Within the municipality, Guaguas Municipales administers some 40 urban bus lines, distinguished by their bright yellow liveries and headways of between three and fifteen minutes by day—augmented by night services on key routes—while the interurban company Global, identified by cobalt coaches, serves 119 lines that knit Las Palmas to outlying villages and towns. Paper “bono de diez” magnetic tickets have given way to rechargeable plastic cards, even as tourist-oriented “Guagua Turística” vehicles traverse the principal landmarks under multilingual commentary.
Airborne access is afforded by Gran Canaria Airport (IATA: LPA; ICAO: GCLP), situated 18 kilometres from the urban core and distinguished as Spain’s fourth-busiest in 2008 with over ten million passengers; its two runways—unique among the islands—permit up to 53 operations per hour and once served as an emergency landing site for NASA’s Space Shuttle. The adjacent Gando Air Base houses shelters and hangars for the Spanish Air Force, ensuring a dual civilian-military function.
Although no rail network survives within Gran Canaria today—its sole experiment in steam trams yielding to electrification in 1910 before reverting to steam power in 1944—ambitions for a rapid-transit line have persisted. An elevated “Tren Vertebrado” trial in the early 1970s proved impracticable and was dismantled, while plans proposed in 2004 for a 50-kilometre line to Maspalomas remain suspended for lack of funding, leaving the island’s highways and bus corridors to shoulder the entirety of passenger movement.

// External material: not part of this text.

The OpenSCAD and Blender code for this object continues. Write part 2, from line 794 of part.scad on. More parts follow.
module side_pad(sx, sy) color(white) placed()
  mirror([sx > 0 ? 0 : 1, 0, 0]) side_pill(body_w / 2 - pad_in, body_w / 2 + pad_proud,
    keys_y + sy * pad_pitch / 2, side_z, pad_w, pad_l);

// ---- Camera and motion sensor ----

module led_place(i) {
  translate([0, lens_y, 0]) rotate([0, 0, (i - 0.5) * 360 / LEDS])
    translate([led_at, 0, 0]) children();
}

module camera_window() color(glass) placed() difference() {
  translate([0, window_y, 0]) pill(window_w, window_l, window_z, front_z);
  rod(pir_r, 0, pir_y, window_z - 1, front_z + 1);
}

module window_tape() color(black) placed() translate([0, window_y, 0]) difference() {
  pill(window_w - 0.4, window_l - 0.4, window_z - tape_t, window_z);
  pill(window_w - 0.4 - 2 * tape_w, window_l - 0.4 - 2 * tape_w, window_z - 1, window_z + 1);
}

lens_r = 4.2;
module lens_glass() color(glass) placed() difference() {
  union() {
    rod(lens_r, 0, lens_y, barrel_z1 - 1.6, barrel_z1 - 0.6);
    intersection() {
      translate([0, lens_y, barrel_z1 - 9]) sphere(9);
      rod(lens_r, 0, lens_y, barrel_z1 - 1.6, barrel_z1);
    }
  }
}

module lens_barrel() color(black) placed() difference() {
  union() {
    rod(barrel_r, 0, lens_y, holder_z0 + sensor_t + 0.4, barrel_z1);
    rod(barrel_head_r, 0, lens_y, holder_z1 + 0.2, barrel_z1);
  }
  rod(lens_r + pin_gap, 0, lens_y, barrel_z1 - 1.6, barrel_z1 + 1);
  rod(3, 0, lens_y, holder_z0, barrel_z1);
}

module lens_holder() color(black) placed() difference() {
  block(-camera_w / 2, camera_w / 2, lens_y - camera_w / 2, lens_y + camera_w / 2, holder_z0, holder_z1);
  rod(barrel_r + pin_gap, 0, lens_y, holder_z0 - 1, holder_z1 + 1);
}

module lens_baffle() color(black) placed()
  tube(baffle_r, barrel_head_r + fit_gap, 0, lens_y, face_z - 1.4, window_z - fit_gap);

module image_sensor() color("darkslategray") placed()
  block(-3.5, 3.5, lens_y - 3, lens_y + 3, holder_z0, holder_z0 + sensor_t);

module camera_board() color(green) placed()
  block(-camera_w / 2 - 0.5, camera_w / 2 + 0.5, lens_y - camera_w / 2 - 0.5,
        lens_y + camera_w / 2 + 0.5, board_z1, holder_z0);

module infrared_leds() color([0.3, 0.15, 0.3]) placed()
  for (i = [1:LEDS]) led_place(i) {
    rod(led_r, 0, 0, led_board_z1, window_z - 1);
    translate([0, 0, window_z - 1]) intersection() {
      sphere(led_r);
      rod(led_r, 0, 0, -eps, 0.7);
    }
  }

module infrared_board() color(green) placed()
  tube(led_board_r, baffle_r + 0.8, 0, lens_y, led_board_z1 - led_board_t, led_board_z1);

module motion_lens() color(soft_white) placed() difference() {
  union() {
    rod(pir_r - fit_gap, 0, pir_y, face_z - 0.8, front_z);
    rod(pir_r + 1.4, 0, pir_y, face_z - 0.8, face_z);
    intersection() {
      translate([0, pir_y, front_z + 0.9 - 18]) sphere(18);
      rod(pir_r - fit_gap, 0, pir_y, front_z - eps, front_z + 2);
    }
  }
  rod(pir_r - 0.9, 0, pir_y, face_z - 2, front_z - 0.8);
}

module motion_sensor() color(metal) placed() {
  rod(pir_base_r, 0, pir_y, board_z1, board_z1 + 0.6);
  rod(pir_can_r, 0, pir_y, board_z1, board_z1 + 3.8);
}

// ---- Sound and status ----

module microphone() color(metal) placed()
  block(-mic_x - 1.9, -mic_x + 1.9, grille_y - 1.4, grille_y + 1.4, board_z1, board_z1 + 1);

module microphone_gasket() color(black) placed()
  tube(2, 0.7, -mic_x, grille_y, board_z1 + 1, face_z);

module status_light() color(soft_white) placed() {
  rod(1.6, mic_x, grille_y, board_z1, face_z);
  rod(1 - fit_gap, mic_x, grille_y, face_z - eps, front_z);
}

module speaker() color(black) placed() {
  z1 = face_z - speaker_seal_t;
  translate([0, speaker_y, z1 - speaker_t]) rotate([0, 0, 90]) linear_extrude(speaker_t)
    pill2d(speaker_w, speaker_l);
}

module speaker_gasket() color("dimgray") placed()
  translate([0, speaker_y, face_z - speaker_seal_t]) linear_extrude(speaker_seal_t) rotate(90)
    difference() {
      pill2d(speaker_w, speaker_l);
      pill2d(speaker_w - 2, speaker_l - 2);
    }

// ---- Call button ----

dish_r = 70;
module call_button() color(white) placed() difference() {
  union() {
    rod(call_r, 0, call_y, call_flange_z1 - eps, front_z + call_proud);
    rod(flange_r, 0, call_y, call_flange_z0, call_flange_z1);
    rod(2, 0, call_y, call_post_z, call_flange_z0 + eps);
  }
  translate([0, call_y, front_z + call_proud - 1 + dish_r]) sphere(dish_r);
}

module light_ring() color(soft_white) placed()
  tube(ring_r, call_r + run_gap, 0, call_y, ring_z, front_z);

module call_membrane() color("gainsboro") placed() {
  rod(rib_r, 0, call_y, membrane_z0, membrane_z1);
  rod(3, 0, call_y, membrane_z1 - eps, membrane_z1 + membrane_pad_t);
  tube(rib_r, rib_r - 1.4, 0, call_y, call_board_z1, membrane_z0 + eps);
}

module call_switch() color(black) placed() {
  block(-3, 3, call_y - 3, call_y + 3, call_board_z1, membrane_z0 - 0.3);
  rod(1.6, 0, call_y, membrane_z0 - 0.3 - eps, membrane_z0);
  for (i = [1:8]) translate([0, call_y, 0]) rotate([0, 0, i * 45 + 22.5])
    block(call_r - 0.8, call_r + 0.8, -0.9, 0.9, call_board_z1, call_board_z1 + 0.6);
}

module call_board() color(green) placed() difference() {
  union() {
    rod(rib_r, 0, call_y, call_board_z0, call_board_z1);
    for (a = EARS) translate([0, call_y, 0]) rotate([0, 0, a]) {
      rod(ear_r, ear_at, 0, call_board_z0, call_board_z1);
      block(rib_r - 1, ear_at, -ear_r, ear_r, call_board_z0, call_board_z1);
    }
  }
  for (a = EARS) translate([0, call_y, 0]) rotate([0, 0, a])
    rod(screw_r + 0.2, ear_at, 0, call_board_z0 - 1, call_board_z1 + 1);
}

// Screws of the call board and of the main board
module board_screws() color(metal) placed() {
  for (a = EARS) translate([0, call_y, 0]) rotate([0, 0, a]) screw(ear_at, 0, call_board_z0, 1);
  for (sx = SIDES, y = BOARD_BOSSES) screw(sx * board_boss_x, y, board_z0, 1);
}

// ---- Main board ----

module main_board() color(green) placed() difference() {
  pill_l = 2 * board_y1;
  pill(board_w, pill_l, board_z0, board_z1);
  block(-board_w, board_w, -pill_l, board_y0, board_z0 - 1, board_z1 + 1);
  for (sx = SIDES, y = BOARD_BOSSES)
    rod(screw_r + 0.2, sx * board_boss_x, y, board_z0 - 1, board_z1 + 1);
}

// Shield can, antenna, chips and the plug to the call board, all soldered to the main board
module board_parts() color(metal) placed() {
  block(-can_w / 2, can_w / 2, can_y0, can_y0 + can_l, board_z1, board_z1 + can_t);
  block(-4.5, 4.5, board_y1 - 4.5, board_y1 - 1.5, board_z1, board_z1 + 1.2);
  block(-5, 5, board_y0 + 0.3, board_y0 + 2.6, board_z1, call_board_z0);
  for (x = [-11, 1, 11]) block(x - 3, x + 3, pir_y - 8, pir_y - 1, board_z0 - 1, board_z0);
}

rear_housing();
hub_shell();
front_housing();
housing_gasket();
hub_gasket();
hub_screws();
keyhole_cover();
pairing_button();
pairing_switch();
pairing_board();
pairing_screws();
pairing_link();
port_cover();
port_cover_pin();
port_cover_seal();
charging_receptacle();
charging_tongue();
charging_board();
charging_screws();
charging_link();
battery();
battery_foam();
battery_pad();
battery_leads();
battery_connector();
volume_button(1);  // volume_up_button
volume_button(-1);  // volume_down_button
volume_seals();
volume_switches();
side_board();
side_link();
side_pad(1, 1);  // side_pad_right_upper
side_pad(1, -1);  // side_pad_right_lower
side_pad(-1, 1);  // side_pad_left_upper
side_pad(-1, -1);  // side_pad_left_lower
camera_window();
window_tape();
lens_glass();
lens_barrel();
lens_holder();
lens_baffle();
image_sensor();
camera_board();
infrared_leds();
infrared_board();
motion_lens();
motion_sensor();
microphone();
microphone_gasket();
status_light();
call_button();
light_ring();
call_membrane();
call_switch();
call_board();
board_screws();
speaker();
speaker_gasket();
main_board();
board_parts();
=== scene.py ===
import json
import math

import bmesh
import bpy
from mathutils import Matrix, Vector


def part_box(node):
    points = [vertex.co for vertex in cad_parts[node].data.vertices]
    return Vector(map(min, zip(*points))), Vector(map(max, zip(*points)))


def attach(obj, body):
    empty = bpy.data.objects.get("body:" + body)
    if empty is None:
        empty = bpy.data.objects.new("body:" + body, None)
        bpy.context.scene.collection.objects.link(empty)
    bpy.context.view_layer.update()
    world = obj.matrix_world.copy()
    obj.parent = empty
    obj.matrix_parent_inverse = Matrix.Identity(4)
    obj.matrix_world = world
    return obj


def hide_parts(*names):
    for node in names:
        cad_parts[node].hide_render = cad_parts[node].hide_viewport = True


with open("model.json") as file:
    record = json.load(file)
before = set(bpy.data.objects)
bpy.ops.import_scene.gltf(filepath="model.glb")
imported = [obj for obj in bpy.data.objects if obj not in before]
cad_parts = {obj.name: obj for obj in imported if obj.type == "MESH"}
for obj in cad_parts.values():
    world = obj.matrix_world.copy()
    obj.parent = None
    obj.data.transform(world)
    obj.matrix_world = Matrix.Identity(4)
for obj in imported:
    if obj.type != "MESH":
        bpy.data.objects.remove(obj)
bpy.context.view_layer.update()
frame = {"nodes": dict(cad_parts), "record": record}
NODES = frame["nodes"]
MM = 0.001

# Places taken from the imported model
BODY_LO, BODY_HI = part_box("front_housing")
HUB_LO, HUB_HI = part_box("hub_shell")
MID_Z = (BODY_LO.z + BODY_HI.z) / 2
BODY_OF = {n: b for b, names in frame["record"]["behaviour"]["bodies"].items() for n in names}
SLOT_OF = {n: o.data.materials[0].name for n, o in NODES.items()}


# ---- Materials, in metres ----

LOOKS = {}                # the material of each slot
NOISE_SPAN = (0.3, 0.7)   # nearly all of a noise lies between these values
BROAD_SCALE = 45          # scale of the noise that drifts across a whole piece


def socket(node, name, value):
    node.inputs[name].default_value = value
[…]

In its entwining of administrative significance, climatic constancy and rich cultural tableau, Las Palmas de Gran Canaria stands as both historical waypoint and contemporary metropolis, its urban expanse and coastal margins charting the arc of five centuries of Atlantic engagement, even as its beaches, festivals and thoroughfares testify to a city perpetually in motion yet firmly rooted in its island heritage.